También sabemos que no es todo.  Porque a la cultura en Cuba suele dársele un origen literario, y para ciertos investigadores parte del Almirante Cristóbal Colón cuando anotó en su Diario las impresiones iniciales que le produjo la naturaleza prodigiosa de la Isla. Y en particular aquella reacción sacramental –modelo de la después tan cubana exageración- de “nunca tan hermosa cosa vido”. Podemos coincidir en que es un respetable punto de partida. Pero el canario sentó también su presencia en la cultura en los tiempos liminares cuando la Isla quería poner, trabajosamente, sobre el cuero exportable de la res, y en el trapiche, o en la vega, el señorío de la sensibilidad.

Silvestre de Balboa Troya y de Quesada, oriundo de Gran Canaria, anunció dentro de estrofas clásicas, los tanteos iniciales de la criolleidad poética, los lances formadores de lo cubano en la literatura. Espejo de Paciencia –compuesto en 1608 y estructurado en dos cantos y 145 octavas reales- no es un poema trascendente por su intrínseca propiedad estética. Expresa la incipiente asimilación, la lenta interiorización de la naturaleza y la vida criollas en la conciencia social de la Isla. Y perdura como acta del alumbramiento del diccionario autóctono de la flora y la fauna de Cuba.
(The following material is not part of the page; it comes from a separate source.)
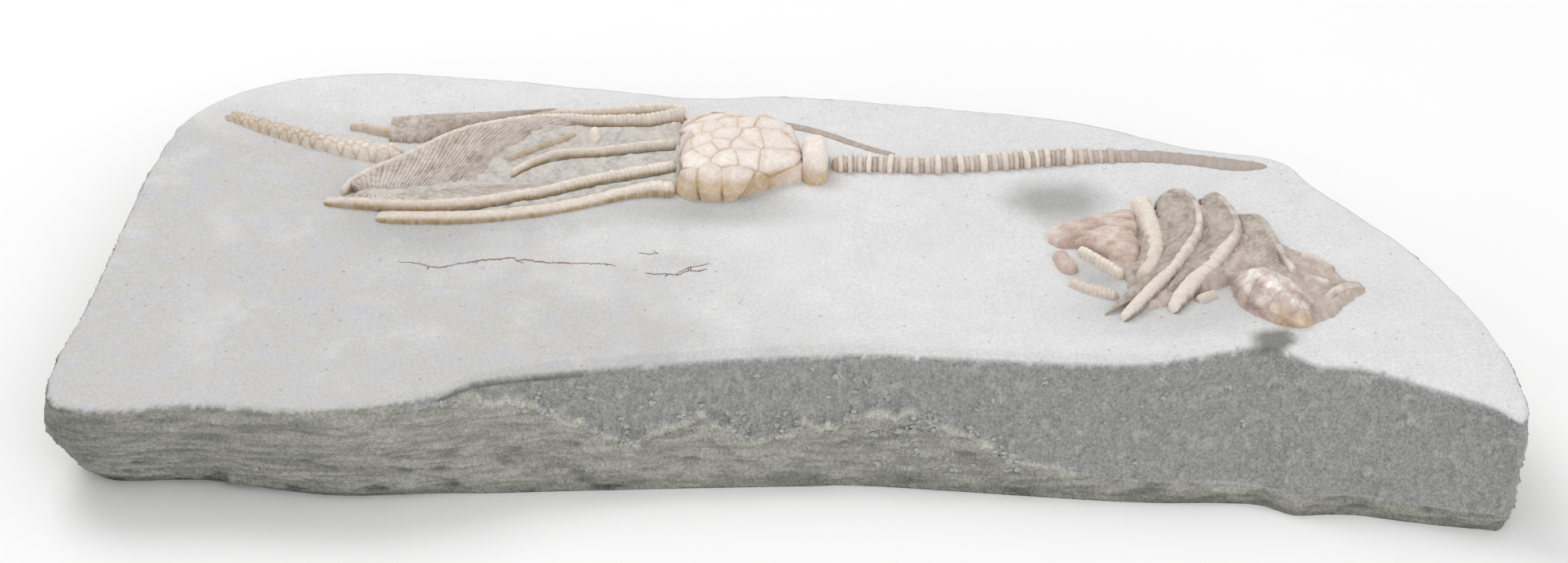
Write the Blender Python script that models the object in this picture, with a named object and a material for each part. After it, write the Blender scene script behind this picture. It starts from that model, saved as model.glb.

Demetrio Pela, maestro del veguerío tabacalero, y Silvestre de Balboa, el primer criollo con paciencia bastante para escribir un poema tan largo, conversan sobre aquel  descrédito moral e intelectual echado encima de los isleños. ¿Brutos nosotros, Demetrio?  Y mientras Silvestre caza un verso sobre una hoja de yagruma, Demetrio lo envuelve en el humo del futuro “cazador” que enloquecerá al mundo, aunque yo, uno de sus nietos, no fume.